Rows from an object dataset
>> begin
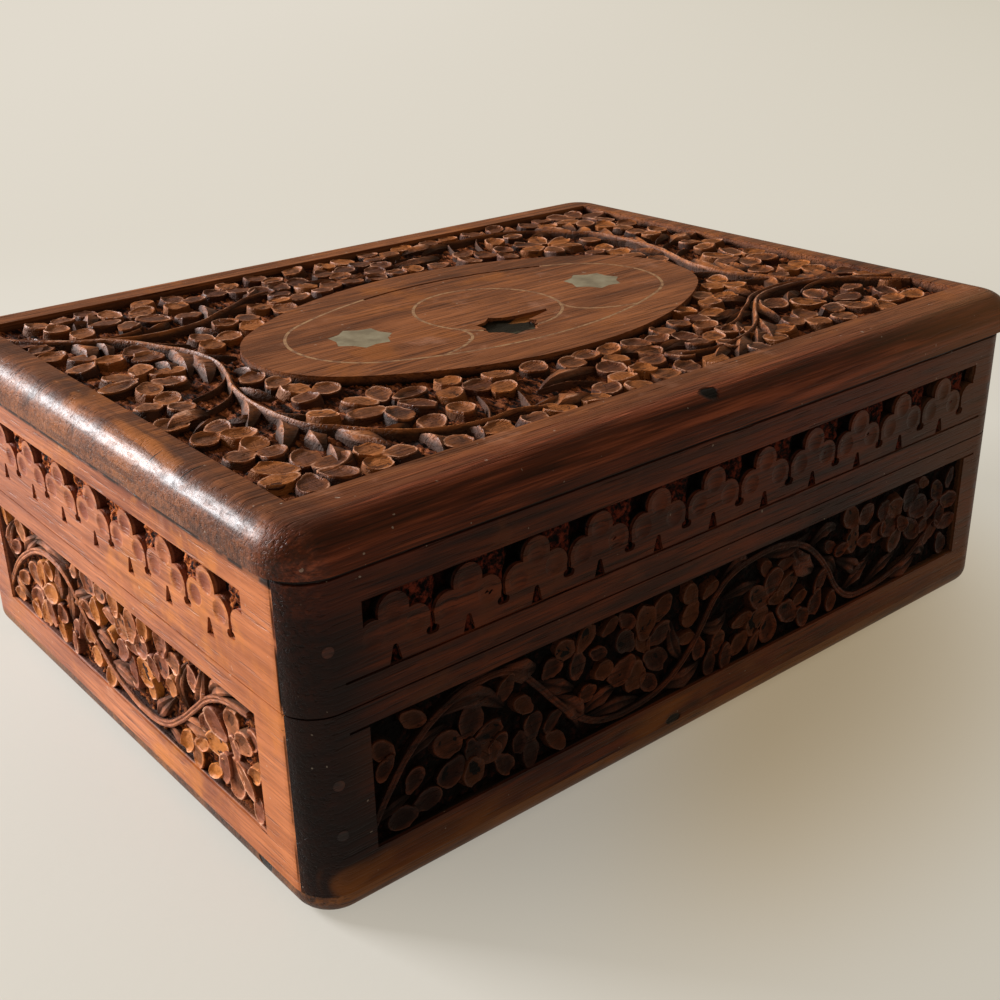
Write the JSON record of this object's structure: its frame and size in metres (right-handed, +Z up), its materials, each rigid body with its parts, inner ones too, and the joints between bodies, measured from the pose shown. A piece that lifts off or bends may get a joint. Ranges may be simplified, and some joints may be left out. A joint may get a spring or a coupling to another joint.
{
  "type": "keepsake box",
  "caption": "Carved hardwood box with a hinged lid, an oval plaque with wire inlay on top, and carved bands and panels round its sides.",
  "frame": {"origin": "middle of the flat underside that the box rests on", "axes": "+X along the length to the right as seen from the front, +Y from the front to the hinged back, +Z up"},
  "size_m": [0.2542, 0.1932, 0.0943],
  "materials": {
    "end_grain_wood": "worn, oiled",
    "dark_wood": "dark, aged polish worn at the edges",
    "end_wood": "worn, oiled, carved",
    "top_wood": "worn polish, carved",
    "peg_wood": "end grain, flush",
    "inlay_brass": "dull, tarnished wire",
    "inlay_stone": "smooth, pale grey-green",
    "hinge_brass": "aged, dull"
  },
  "bodies": {
    "box": {"base_board": "end_grain_wood", "front_board": "dark_wood", "back_board": "dark_wood", "left_end_board": "end_wood", "right_end_board": "end_wood", "body_pegs": "peg_wood", "left_hinge_body_leaf": "hinge_brass", "right_hinge_body_leaf": "hinge_brass", "left_hinge_pin": "hinge_brass", "right_hinge_pin": "hinge_brass", "body_hinge_screws": "hinge_brass"},
    "lid": {"lid_top_board": "top_wood", "lid_front_board": "dark_wood", "lid_back_board": "dark_wood", "lid_left_board": "end_wood", "lid_right_board": "end_wood", "lid_pegs": "peg_wood", "oval_wire": "inlay_brass", "ring_strip": "inlay_brass", "left_lobe_strip": "inlay_brass", "right_lobe_strip": "inlay_brass", "left_rosette": "inlay_stone", "right_rosette": "inlay_stone", "left_hinge_lid_leaf": "hinge_brass", "right_hinge_lid_leaf": "hinge_brass", "lid_hinge_screws": "hinge_brass"}
  },
  "joints": [
    {"name": "lid_hinge", "type": "hinge", "parent": "box", "child": "lid", "pos_m": [0, 0.0949, 0.0515], "axis": [-1, 0, 0], "range_deg": [0, 178]}
  ]
}
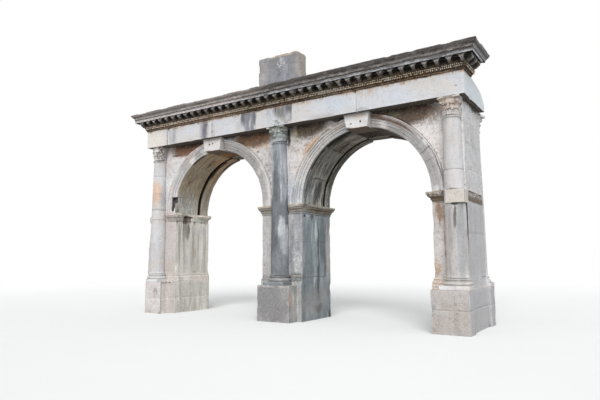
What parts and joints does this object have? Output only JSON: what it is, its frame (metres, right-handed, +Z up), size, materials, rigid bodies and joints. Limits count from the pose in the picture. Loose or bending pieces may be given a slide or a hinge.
>> end
» **Task prompt**: Write out every line of the preceding listing that contains "bodies".

» **Response for this exercise**:
Write the JSON record of this object's structure: its frame and size in metres (right-handed, +Z up), its materials, each rigid body with its parts, inner ones too, and the joints between bodies, measured from the pose shown. A piece that lifts off or bends may get a joint. Ranges may be simplified, and some joints may be left out. A joint may get a spring or a coupling to another joint.
  "bodies": {
What parts and joints does this object have? Output only JSON: what it is, its frame (metres, right-handed, +Z up), size, materials, rigid bodies and joints. Limits count from the pose in the picture. Loose or bending pieces may be given a slide or a hinge.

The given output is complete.